The Manual Way – CLI

You could configure everything about your machines by typing it out.
This is a great way to learn, but after a while it can get tedious.
It's very difficult to remember all of the commands, in the right order, expecially months or years down the road.
And, the more machines you have, the more frustrating it becomes.
Not to mention, there might be variations in the setup that lead to hard to find bugs.
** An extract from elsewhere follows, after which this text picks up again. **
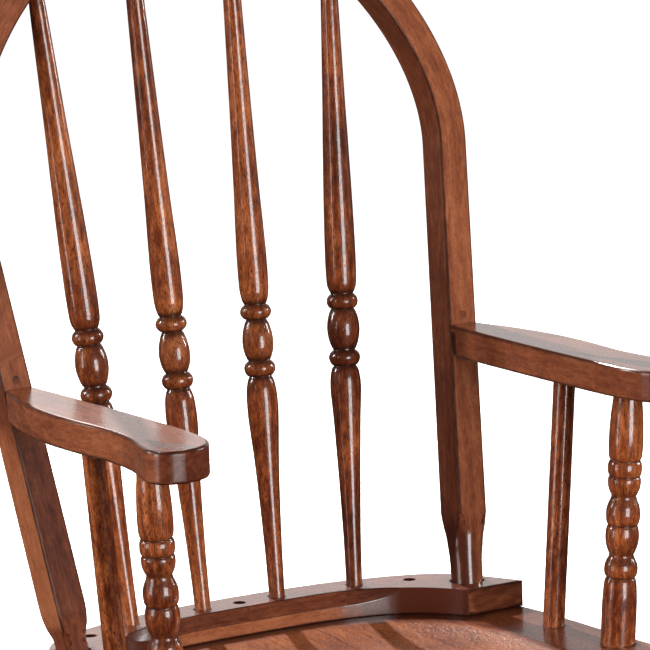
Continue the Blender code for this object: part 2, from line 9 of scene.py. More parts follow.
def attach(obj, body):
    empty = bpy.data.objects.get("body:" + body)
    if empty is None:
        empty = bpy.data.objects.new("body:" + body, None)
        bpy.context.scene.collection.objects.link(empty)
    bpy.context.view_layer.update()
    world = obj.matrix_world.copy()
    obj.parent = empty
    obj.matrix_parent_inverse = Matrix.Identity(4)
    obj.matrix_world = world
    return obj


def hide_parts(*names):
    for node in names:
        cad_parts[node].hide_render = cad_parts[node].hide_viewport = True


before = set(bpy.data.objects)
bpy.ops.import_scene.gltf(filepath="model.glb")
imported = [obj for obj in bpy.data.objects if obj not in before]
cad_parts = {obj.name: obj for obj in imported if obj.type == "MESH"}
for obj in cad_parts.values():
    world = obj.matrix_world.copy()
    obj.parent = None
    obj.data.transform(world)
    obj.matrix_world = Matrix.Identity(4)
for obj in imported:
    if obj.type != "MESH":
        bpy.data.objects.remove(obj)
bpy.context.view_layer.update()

The Semi-Automatic Way – Shell Scripts

Most of the commands you typed can be captured and put into a shell script.
This is great since you don't have to remember all 100 or so commands it takes to configure a machine.
But, what happens if one of the 100 commands fails halfway through? Can your script recover?
And how do you deal with constantly changing information like IP addresses, passwords, and more?
Shell scripts do help, but create other problems too.

Ansible Can Help

Ansible captures the same information as your shell scripts and even has a shell option that can help you transition.
All of this comes with additional “smarts” that help with recovery, environment changes (IP addresses), and idempotence.
What is idempotency? It's the concept of something having a singular result, no matter how many times it is run.
Unlike shell scripts, where all commands run in order whether they are needed or not, Ansible intelligently skips pieces that don't need to run.
Ansible is focused on idempotency, or the results… not the actions.
It's one of my favorite features, and you might appreciate it as well after continuing through these lessons.

Push vs Pull

There are other tools out there like Chef, Puppet, Salt(Stack), and others.
The main differentiator is Ansible operates as a standalone piece of software, and pushes into machines by connecting over SSH.
The rest operate on a pull structure*, where all the machines dial a master and configure themselves accordingly.
To be fair, it's still a bit unclear which method is the better way for most use cases.
But with companies like Twitter switching from Puppet to Ansible, push is far superior, especially because you don't have to (manually) install an agent on each machine.

*Note: There are plugins that can change the connection mechanisms of Chef, Puppet, Salt, or even Ansible. I'm making a generalization based on what I think are the most common and community-recommended methods.